More than three months after a Cook County jury returned 17 guilty verdicts, former Chicago police Officer Jason Van Dyke will finally receive his sentence stemming from the 2014 shooting of Laquan McDonald.
Van Dyke was convicted of second-degree murder and 16 counts of aggravated battery with a firearm in October, becoming the first Chicago officer in decades to be convicted of murder for an on-duty shooting.
During the monthlong trial, special prosecutors convinced jurors that Van Dyke was not justified in shooting 17-year-old McDonald 16 times. Van Dyke and his partner responded to an emergency call on the night of the shooting after McDonald used a knife to attack a truck driver and slash at a police squad vehicle.

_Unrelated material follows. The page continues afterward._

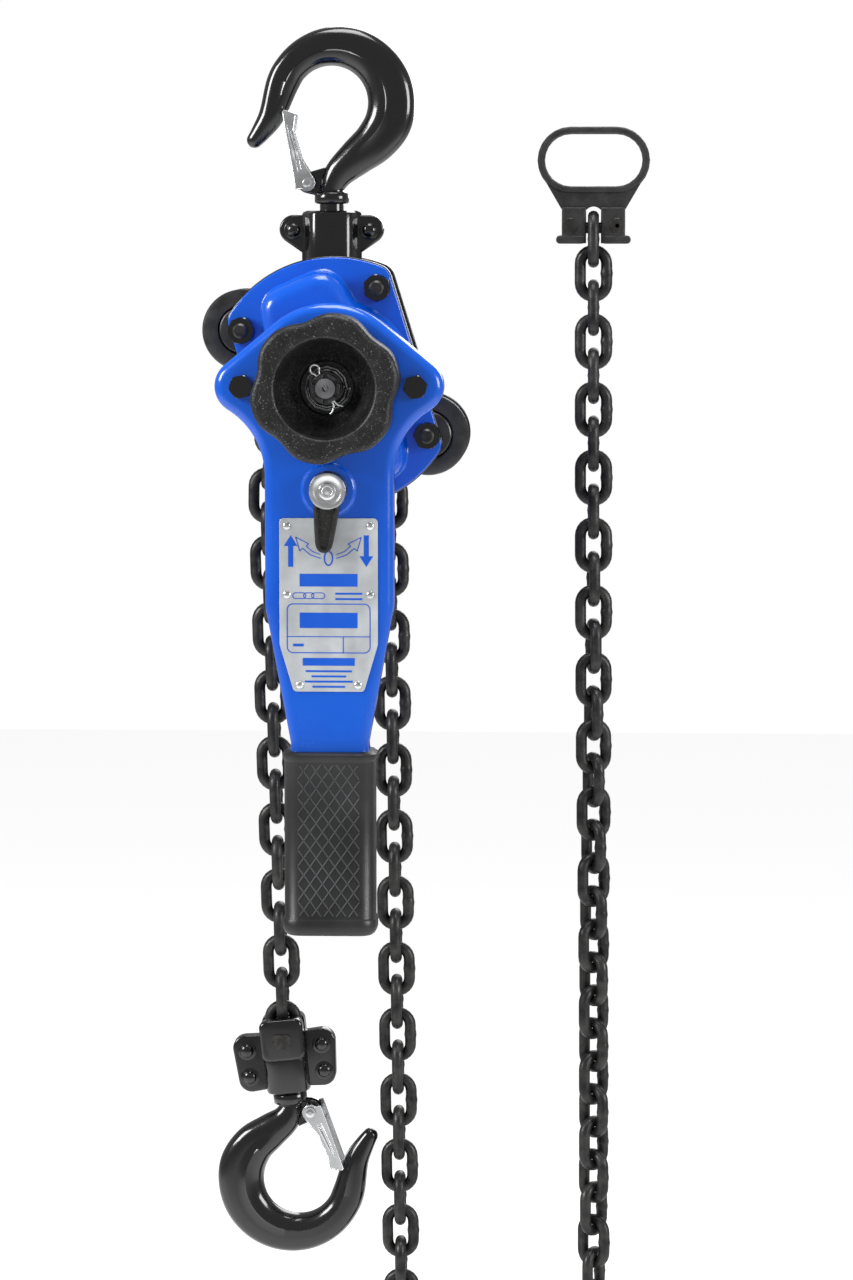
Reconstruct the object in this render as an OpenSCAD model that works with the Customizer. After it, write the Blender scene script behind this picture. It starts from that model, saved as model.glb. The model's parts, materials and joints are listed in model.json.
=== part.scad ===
// Lever chain hoist for 6 x 18 mm chain.
// Origin: the centre of the top hook's bowl, in the chain's centre plane.
// +X right, +Y from the handwheel towards the gear case, +Z up.

/* [Chain] */
// Diameter of the chain's wire
wire_d = 6; // [5.8:0.05:6.1]
// Pitch of the chain
pitch = 18; // [17.9:0.05:18.1]
// Inside width of a link
link_gap = 7.9; // [7.7:0.1:8.2]
// Links between the load sheave and the bottom hook, an even number
load_links = 20; // [14:2:20]
// Links between the load sheave and the end ring, an even number
slack_links = 74; // [66:2:74]

/* [Frame] */
// Clear gap between the two side plates
plate_gap = 30; // [29:0.5:32]
// Thickness of a side plate
plate_t = 4; // [3:0.5:4]
// Radius of the frame's rounded crown and foot
frame_r = 66.5; // [66:0.25:68]
// Width of the frame between its two straight edges
frame_w = 90.4; // [90:0.2:92]
// Thickness of the pressed covers
sheet_t = 2; // [1.5:0.5:2.5]

/* [Lever] */
// Lever's length from the shaft to the end of the grip
lever_len = 286; // [270:1:300]
// Width of the lever's stem
stem_w = 66.8; // [64:0.2:68]
// Width of the lever where it enters the grip
stem_end_w = 40.4; // [38:0.2:41]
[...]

McDonald, who was under the influence of PCP, was trying to flee police, not attack them, according to prosecutors. Van Dyke opened fire on the teen within six seconds of exiting his vehicle on the scene and testified he only did so because he saw McDonald raise the knife toward him.

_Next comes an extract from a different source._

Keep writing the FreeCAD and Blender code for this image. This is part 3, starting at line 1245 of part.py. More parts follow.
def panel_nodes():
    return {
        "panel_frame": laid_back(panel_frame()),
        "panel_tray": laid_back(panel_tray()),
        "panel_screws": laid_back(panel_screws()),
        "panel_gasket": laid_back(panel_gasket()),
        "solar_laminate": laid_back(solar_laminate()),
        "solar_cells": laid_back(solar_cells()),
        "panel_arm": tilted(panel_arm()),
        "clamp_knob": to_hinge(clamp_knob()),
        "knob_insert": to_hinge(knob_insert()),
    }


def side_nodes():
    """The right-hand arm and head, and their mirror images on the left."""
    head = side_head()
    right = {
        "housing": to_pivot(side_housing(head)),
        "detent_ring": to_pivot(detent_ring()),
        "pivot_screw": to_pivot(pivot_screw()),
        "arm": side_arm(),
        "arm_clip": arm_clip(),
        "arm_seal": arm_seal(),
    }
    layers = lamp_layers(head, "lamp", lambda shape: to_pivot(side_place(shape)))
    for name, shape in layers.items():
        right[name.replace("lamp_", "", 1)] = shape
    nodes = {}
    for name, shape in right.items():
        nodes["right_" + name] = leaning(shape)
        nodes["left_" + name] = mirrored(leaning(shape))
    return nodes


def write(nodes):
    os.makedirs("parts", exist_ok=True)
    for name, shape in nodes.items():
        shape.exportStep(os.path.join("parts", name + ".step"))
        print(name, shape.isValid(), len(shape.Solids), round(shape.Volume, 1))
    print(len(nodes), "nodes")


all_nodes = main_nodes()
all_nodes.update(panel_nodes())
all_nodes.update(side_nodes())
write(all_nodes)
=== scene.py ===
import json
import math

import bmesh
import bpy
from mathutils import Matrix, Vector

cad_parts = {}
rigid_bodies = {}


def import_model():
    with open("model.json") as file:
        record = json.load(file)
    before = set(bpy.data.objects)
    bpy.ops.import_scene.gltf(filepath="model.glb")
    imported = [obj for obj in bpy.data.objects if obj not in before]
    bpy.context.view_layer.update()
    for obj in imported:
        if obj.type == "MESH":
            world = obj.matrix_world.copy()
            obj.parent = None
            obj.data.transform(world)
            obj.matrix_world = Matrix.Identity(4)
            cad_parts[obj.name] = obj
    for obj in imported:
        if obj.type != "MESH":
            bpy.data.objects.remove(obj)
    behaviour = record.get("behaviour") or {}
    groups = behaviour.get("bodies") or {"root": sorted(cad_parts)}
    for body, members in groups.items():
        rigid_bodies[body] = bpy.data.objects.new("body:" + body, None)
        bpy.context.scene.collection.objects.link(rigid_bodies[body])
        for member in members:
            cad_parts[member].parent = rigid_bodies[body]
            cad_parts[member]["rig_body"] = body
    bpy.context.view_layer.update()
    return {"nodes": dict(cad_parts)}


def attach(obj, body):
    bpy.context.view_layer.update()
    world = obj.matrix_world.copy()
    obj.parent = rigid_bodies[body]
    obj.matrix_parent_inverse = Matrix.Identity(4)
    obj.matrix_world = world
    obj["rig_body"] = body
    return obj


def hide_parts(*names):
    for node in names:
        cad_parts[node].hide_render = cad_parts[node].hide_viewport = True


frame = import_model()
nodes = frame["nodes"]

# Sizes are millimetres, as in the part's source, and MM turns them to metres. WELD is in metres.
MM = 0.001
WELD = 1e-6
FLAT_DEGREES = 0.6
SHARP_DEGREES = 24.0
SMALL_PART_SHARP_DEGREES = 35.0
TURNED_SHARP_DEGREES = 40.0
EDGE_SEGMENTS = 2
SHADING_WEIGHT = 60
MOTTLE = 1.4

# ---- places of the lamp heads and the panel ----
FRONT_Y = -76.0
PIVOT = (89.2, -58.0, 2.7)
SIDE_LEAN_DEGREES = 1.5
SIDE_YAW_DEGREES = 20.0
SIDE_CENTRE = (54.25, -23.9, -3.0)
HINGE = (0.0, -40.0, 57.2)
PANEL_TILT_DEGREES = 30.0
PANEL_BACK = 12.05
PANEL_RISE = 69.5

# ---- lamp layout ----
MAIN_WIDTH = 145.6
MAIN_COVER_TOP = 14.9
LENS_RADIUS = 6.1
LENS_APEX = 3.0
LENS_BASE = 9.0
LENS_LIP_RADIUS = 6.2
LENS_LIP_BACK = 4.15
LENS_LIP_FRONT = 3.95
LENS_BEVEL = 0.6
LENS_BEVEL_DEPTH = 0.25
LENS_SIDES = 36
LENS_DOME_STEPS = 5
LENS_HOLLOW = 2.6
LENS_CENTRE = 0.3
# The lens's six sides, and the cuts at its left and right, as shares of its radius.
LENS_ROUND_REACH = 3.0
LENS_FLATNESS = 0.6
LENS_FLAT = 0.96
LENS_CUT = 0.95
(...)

While the trial is over, calculating just how much time Van Dyke could spend in prison remains complicated.
He faces four to 20 years in prison, or the possibility of probation, for the murder conviction, and six to 30 years in prison for each of the 16 aggravated battery counts.
But state guidelines leave Cook County Judge Vincent Gaughan with plenty of room in handing down a sentence.
Special prosecutor Joseph McMahon this week said Van Dyke should be sentenced on the 16 aggravated battery counts and spend between 18 and 96 years in prison, arguing he should receive consecutive six-year sentences for each bullet fired that contributed to McDonald’s death.
Illinois has a one-act, one-crime doctrine, which states a defendant cannot be sentenced on consecutive counts stemming from a single physical act. McMahon says that standard should not apply to this case, however, arguing each one of the 16 gunshots constitutes an individual aggravated battery.
Lead defense attorney Daniel Herbert asked for a sentence of probation if Van Dyke is sentenced on the second-degree murder charge or a six-year minimum if sentenced on the aggravated battery charges.
Van Dyke’s wife Tiffany wrote in a letter to the judge that “there was no malice, ill intent or hatred” in her husband, calling the shooting a “split second decision.”
“He believed he was making the right choice that night,” she wrote.
Van Dyke’s two young daughters also penned letters, describing nightmares and the pain of being separated from their father.
“I love my dad more than words can say,” his 12-year-old daughter wrote. “I do not want my dad to go away for doing his job.”
Prior to sentencing, Van Dyke has remained held about three hours away in the Rock Island County Jail.